On 2019-05-18 15:19:22 -0500, Ron wrote:
> On 5/18/19 2:27 PM, Peter J. Holzer wrote:
> > On 2019-05-18 10:49:53 -0700, David G. Johnston wrote:
> > > You don’t perform math on a hash
> > That's not generally true. Hashes are used for further computation for
> > example in hash tables or in cryptography.
>
> How is it "using math" to use a hash key in a hash lookup table?

hash modulo table size.

        hp

--
   _  | Peter J. Holzer    | we build much bigger, better disasters now
|_|_) |                    | because we have much more sophisticated
| |   | hjp@hjp.at         | management tools.
__/   | http://www.hjp.at/ | -- Ross Anderson <https://www.edge.org/>

Attachment

signature.asc

Re: bigint out of range

From

Ron

Date:

18 May 2019, 22:14:59

On 5/18/19 3:49 PM, Peter J. Holzer wrote:

On 2019-05-18 15:19:22 -0500, Ron wrote:

On 5/18/19 2:27 PM, Peter J. Holzer wrote:

On 2019-05-18 10:49:53 -0700, David G. Johnston wrote:

You don’t perform math on a hash

That's not generally true.
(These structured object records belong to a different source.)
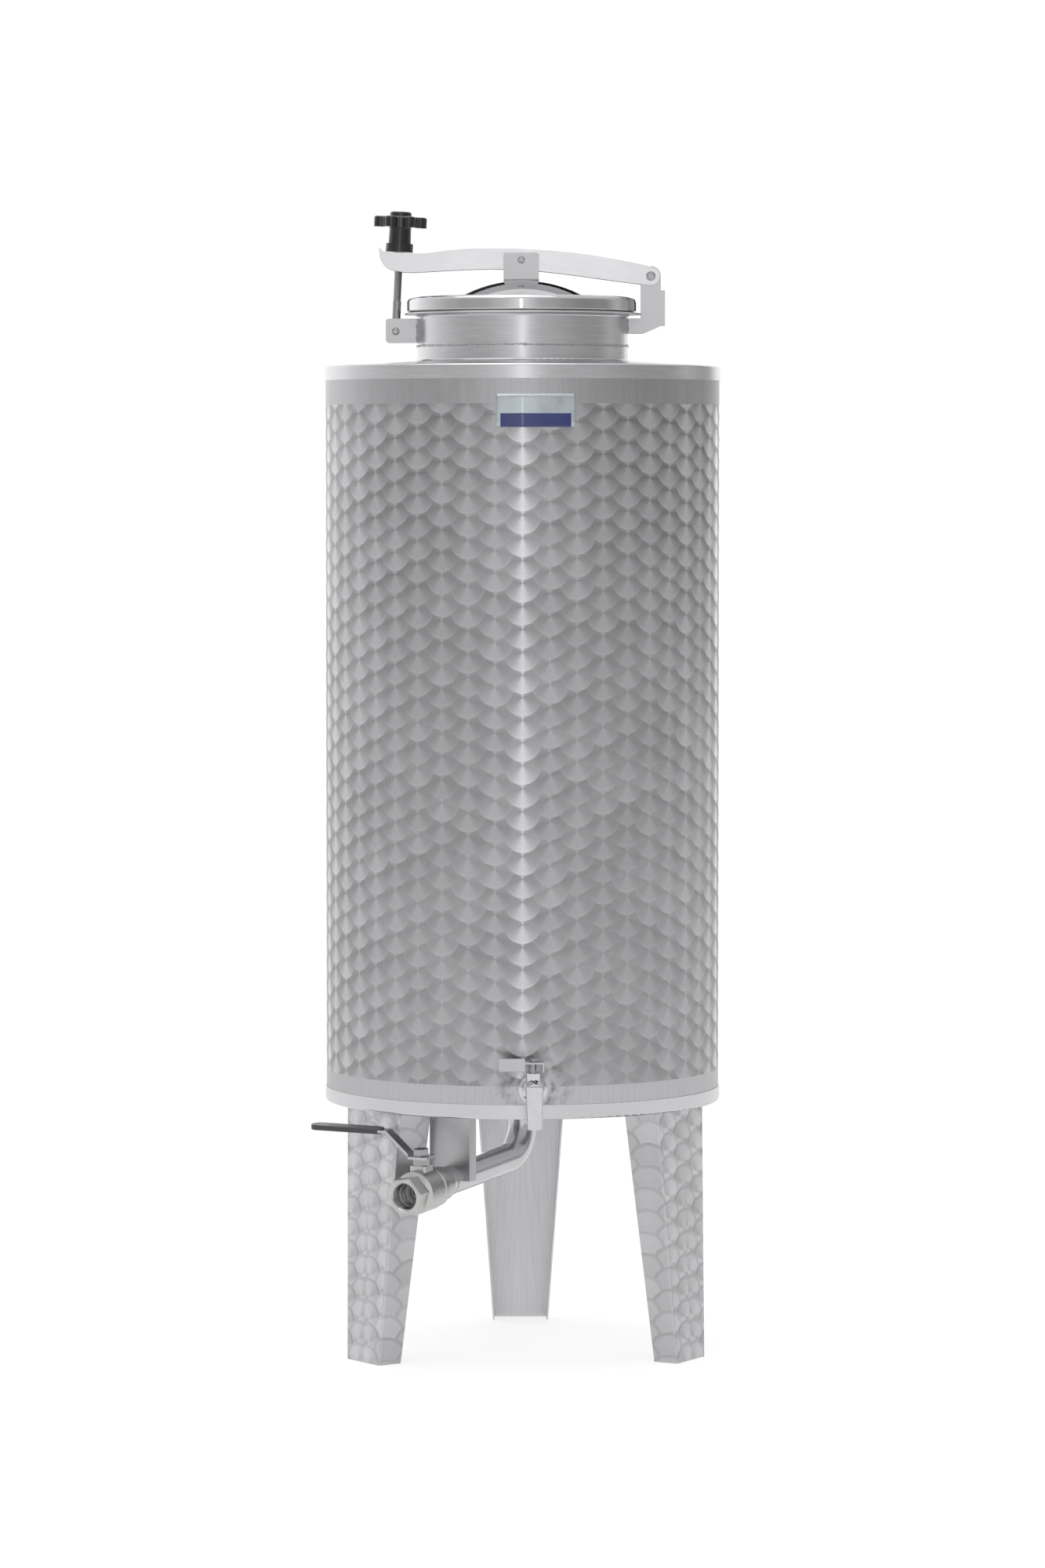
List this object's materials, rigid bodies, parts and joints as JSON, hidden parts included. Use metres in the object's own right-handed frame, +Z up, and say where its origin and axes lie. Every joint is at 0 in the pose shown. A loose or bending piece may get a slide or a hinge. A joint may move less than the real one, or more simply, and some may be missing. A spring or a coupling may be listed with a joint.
{
  "type": "wine storage tank",
  "caption": "Upright stainless wine tank on folded legs, with a clamped manhole lid, a bottom drain with a ball valve and a front sampling tap.",
  "frame": {"origin": "on the floor, on the tank's vertical axis", "axes": "+Z up along the tank's axis, -Y to the front with the sampling tap, +X to the lid hinge"},
  "size_m": [0.4831, 0.5362, 1.3536],
  "materials": {
    "circle_polished_steel": "stainless sheet ground in overlapping circles",
    "circle_polished_leg": "stainless sheet ground in overlapping circles, plain inside",
    "brushed_sheet": "stainless sheet, fine brushed",
    "mirror_steel": "mirror polished stainless",
    "silicone": "pale silicone",
    "brushed_plate": "stainless plate, lightly brushed",
    "pin_steel": "turned stainless",
    "polished_channel": "stainless channel, polished",
    "bolt_steel": "cold-headed stainless",
    "black_plastic": "black moulded plastic, glossy",
    "brass": "turned brass",
    "polished_pipe": "drawn stainless tube, polished",
    "cast_valve_steel": "investment-cast stainless, tumbled",
    "ptfe": "white PTFE",
    "pressed_lever_steel": "pressed stainless strip",
    "grey_vinyl": "dark grey dipped vinyl",
    "polished_tap": "polished cast stainless"
  },
  "bodies": {
    "root": {"shell": "circle_polished_steel", "top_cover": "brushed_sheet", "neck": "brushed_sheet", "bottom_dish": "brushed_sheet", "leg_front_right": "circle_polished_leg", "leg_rear": "circle_polished_leg", "leg_front_left": "circle_polished_leg", "hinge_pin": "pin_steel", "hinge_bracket": "brushed_plate", "clevis_bracket": "brushed_plate", "clevis_pin": "pin_steel", "drain_pipe": "polished_pipe", "drain_nipple": "polished_pipe", "pipe_support": "brushed_plate", "valve_body": "cast_valve_steel", "valve_end": "cast_valve_steel", "valve_seats": "ptfe", "gland_nut": "bolt_steel", "tap_socket": "polished_pipe", "tap_body": "polished_tap", "tap_seats": "ptfe"},
    "clamp": {"clamp_arm": "polished_channel"},
    "lid_assembly": {"lid": "mirror_steel", "lid_gasket": "silicone", "lid_bridge": "brushed_plate", "bridge_pin": "pin_steel"},
    "star_knob": {"knob": "black_plastic", "knob_cap": "black_plastic", "knob_insert": "brass"},
    "bolt": {"swing_bolt": "bolt_steel"},
    "drain_lever": {"valve_lever": "pressed_lever_steel", "lever_sleeve": "grey_vinyl", "lever_nut": "bolt_steel", "valve_stem": "bolt_steel", "valve_ball": "mirror_steel"},
    "tap_handle": {"tap_lever": "pressed_lever_steel", "tap_nut": "bolt_steel", "tap_stem": "bolt_steel", "tap_ball": "mirror_steel"}
  },
  "joints": [
    {"name": "lid_open", "type": "hinge", "parent": "root", "child": "clamp", "pos_m": [0.152, 0, 1.2766], "axis": [0, 1, 0], "range_deg": [0, 105]},
    {"name": "lid_tilt", "type": "hinge", "parent": "clamp", "child": "lid_assembly", "pos_m": [-0.0015, 0, 1.2957], "axis": [0, 1, 0], "range_deg": [-5.3, 0]},
    {"name": "knob_turn", "type": "hinge", "parent": "clamp", "child": "star_knob", "pos_m": [-0.14625, 0, 1.3052], "axis": [0.0454, 0, 0.999], "continuous": true},
    {"name": "bolt_swing", "type": "hinge", "parent": "root", "child": "bolt", "pos_m": [-0.1505, 0, 1.2116], "axis": [0, -1, 0], "range_deg": [0, 110]},
    {"name": "drain_lever_turn", "type": "hinge", "parent": "root", "child": "drain_lever", "pos_m": [-0.116, -0.20092, 0.21173], "axis": [-0.041, -0.071, 0.9966], "range_deg": [0, 90]},
    {"name": "tap_lever_turn", "type": "hinge", "parent": "root", "child": "tap_handle", "pos_m": [0.01244, -0.26371, 0.335], "axis": [0, 0, 1], "range_deg": [0, 90]}
  ],
  "couplings": [
    {"joint": "lid_tilt", "follows": "lid_open", "ratio": -0.05}
  ]
}
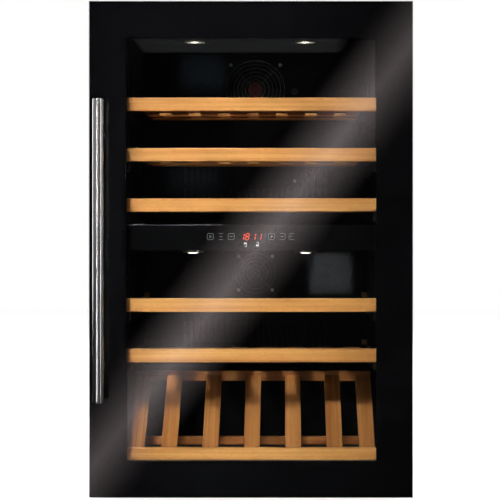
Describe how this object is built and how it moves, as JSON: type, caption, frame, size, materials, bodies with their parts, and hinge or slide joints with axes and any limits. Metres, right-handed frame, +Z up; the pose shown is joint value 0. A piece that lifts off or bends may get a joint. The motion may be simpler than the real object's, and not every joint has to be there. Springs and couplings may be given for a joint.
{
  "type": "wine cooler",
  "caption": "Built-in dual-zone wine cooler with a framed black glass door, round bar handle, beech-fronted sliding shelves, touch control strip and tilted display rack.",
  "frame": {"origin": "on the floor, under the middle of the whole cooler with its door and handle", "axes": "+X to the right of someone facing the door, +Y to the back, +Z up"},
  "size_m": [0.59, 0.608, 0.91],
  "materials": {
    "door_glass": "gloss",
    "border_black": "gloss",
    "door_frame_black": "satin",
    "spacer_grey": "satin",
    "seal_rubber": "matte",
    "bush_plastic": "satin",
    "handle_steel": "satin",
    "cabinet_black": "satin",
    "galvanised_steel": "satin",
    "liner_black": "satin",
    "foam": "matte",
    "fascia_gloss": "gloss",
    "board_green": "satin",
    "lamp_ring": "polished",
    "lamp_lens": "satin",
    "beech": "satin",
    "rail_steel": "satin",
    "evaporator_aluminium": "satin",
    "fan_plastic": "satin",
    "guard_chrome": "polished",
    "sensor_plastic": "satin",
    "compressor_black": "satin",
    "mount_rubber": "matte",
    "copper": "satin",
    "box_plastic": "satin",
    "hinge_steel": "satin",
    "screw_steel": "satin"
  },
  "bodies": {
    "cabinet": {"air_cover_lower": "liner_black", "air_cover_upper": "liner_black", "base_tray": "galvanised_steel", "compressor": "compressor_black", "compressor_mounts": "mount_rubber", "condenser": "evaporator_aluminium", "control_board": "board_green", "control_fascia": "fascia_gloss", "display_rack_frame": "beech", "display_rack_slats": "beech", "drip_tray": "sensor_plastic", "evaporators": "evaporator_aluminium", "fan_guards": "guard_chrome", "fan_housings": "fan_plastic", "fasteners": "screw_steel", "feet_rear": "mount_rubber", "front_frame": "cabinet_black", "hinge_brackets": "hinge_steel", "inner_liner": "liner_black", "insulation_foam": "foam", "lamp_bezels": "lamp_ring", "lamp_lenses": "lamp_lens", "outer_wrapper": "cabinet_black", "power_box": "box_plastic", "power_inlet": "sensor_plastic", "rear_grille": "galvanised_steel", "rear_panel": "galvanised_steel", "refrigerant_line": "copper", "slide_rails": "rail_steel", "temperature_sensors": "sensor_plastic", "zone_divider": "foam"},
    "door": {"door_outer_glass": "door_glass", "door_border_mask": "border_black", "door_spacer": "spacer_grey", "door_inner_glass": "door_glass", "door_frame": "door_frame_black", "hinge_bushes": "bush_plastic", "door_gasket": "seal_rubber", "handle_bar": "handle_steel", "handle_posts": "handle_steel"},
    "shelf_1": {"shelf_1_front": "beech", "shelf_1_deck": "beech", "shelf_1_runners": "rail_steel"},
    "shelf_2": {"shelf_2_front": "beech", "shelf_2_deck": "beech", "shelf_2_runners": "rail_steel"},
    "shelf_3": {"shelf_3_front": "beech", "shelf_3_deck": "beech", "shelf_3_runners": "rail_steel"},
    "shelf_4": {"shelf_4_front": "beech", "shelf_4_deck": "beech", "shelf_4_runners": "rail_steel"},
    "shelf_5": {"shelf_5_front": "beech", "shelf_5_deck": "beech", "shelf_5_runners": "rail_steel"},
    "fan_upper_rotor": {"fan_upper_rotor": "fan_plastic"},
    "fan_lower_rotor": {"fan_lower_rotor": "fan_plastic"},
    "condenser_fan_rotor": {"condenser_fan_rotor": "fan_plastic"},
    "foot_front_left": {"foot_front_left": "mount_rubber"},
    "foot_front_right": {"foot_front_right": "mount_rubber"}
  },
  "joints": [
    {"name": "door_hinge", "type": "hinge", "parent": "cabinet", "child": "door", "pos_m": [0.281, -0.23, 0.455], "axis": [0, 0, 1], "range_deg": [0, 105]},
    {"name": "shelf_1_slide", "type": "slide", "parent": "cabinet", "child": "shelf_1", "axis": [0, -1, 0], "range_m": [0, 0.008]},
    {"name": "shelf_2_slide", "type": "slide", "parent": "cabinet", "child": "shelf_2", "axis": [0, -1, 0], "range_m": [0, 0.008]},
    {"name": "shelf_3_slide", "type": "slide", "parent": "cabinet", "child": "shelf_3", "axis": [0, -1, 0], "range_m": [0, 0.008]},
    {"name": "shelf_4_slide", "type": "slide", "parent": "cabinet", "child": "shelf_4", "axis": [0, -1, 0], "range_m": [0, 0.008]},
    {"name": "shelf_5_slide", "type": "slide", "parent": "cabinet", "child": "shelf_5", "axis": [0, -1, 0], "range_m": [0, 0.008]},
    {"name": "fan_upper_spin", "type": "hinge", "parent": "cabinet", "child": "fan_upper_rotor", "pos_m": [0, 0.225, 0.79], "axis": [0, 1, 0], "continuous": true},
    {"name": "fan_lower_spin", "type": "hinge", "parent": "cabinet", "child": "fan_lower_rotor", "pos_m": [0, 0.225, 0.3995], "axis": [0, 1, 0], "continuous": true},
    {"name": "condenser_fan_spin", "type": "hinge", "parent": "cabinet", "child": "condenser_fan_rotor", "pos_m": [-0.206, 0.1995, 0.0765], "axis": [1, 0, 0], "continuous": true},
    {"name": "foot_left_screw", "type": "slide", "parent": "cabinet", "child": "foot_front_left", "axis": [0, 0, -1], "range_m": [0, 0.01]},
    {"name": "foot_right_screw", "type": "slide", "parent": "cabinet", "child": "foot_front_right", "axis": [0, 0, -1], "range_m": [0, 0.01]}
  ]
}
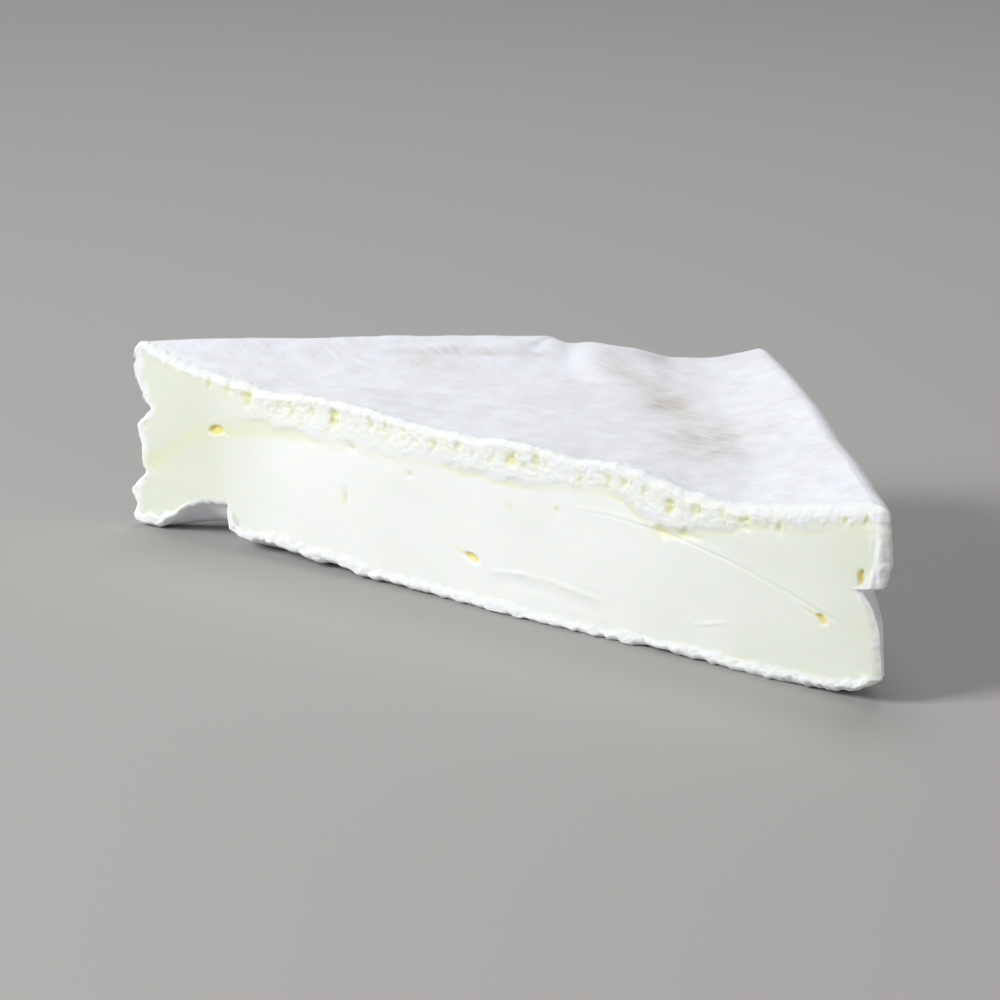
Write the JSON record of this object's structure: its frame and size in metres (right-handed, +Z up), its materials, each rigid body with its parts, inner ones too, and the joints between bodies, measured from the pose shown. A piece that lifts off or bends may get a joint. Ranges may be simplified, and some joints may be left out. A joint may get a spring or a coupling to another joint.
{
  "type": "bloomy rind cheese",
  "caption": "Half of a square soft cheese cut from corner to corner, with a white bloomy rind round a smooth ivory paste.",
  "frame": {"origin": "on the floor, under the middle of the piece's bounding box", "axes": "+X along the cut, to the right as the cut is looked at; +Y from the cut to the square's own corner; +Z up"},
  "size_m": [0.1916, 0.0976, 0.0409],
  "materials": {
    "cheese": "white mould rind, matt and velvety, round a pale ivory paste with a faint moist sheen on the cut"
  },
  "bodies": {
    "root": {"cheese_wedge": "cheese"}
  },
  "joints": []
}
Hashes are used for further computation for
example in hash tables or in cryptography.

How is it "using math" to use a hash key in a hash lookup table?

hash modulo table size.

I've seen that used when the tablespace is pre-allocated, and you hash modulo the tablespace page number. (Yes, performance tanks when you start filling up pages.) How do you hash on the (ever growing) table size?

--
Angular momentum makes the world go 'round.

Re: bigint out of range

From

"Peter J. Holzer"

Date:

18 May 2019, 22:39:52

On 2019-05-18 17:14:59 -0500, Ron wrote:
> On 5/18/19 3:49 PM, Peter J. Holzer wrote:
>
>     On 2019-05-18 15:19:22 -0500, Ron wrote:
>
>         On 5/18/19 2:27 PM, Peter J. Holzer wrote:
>
>             On 2019-05-18 10:49:53 -0700, David G. Johnston wrote:
>
>                 You don’t perform math on a hash
>
>             That's not generally true. Hashes are used for further computation for
>             example in hash tables or in cryptography.
>
>         How is it "using math" to use a hash key in a hash lookup table?
>
>     hash modulo table size.
>
>
> I've seen that used when the tablespace is pre-allocated, and you hash modulo
> the tablespace page number.  (Yes, performance tanks when you start filling up
> pages.)  How do you hash on the (ever growing) table size?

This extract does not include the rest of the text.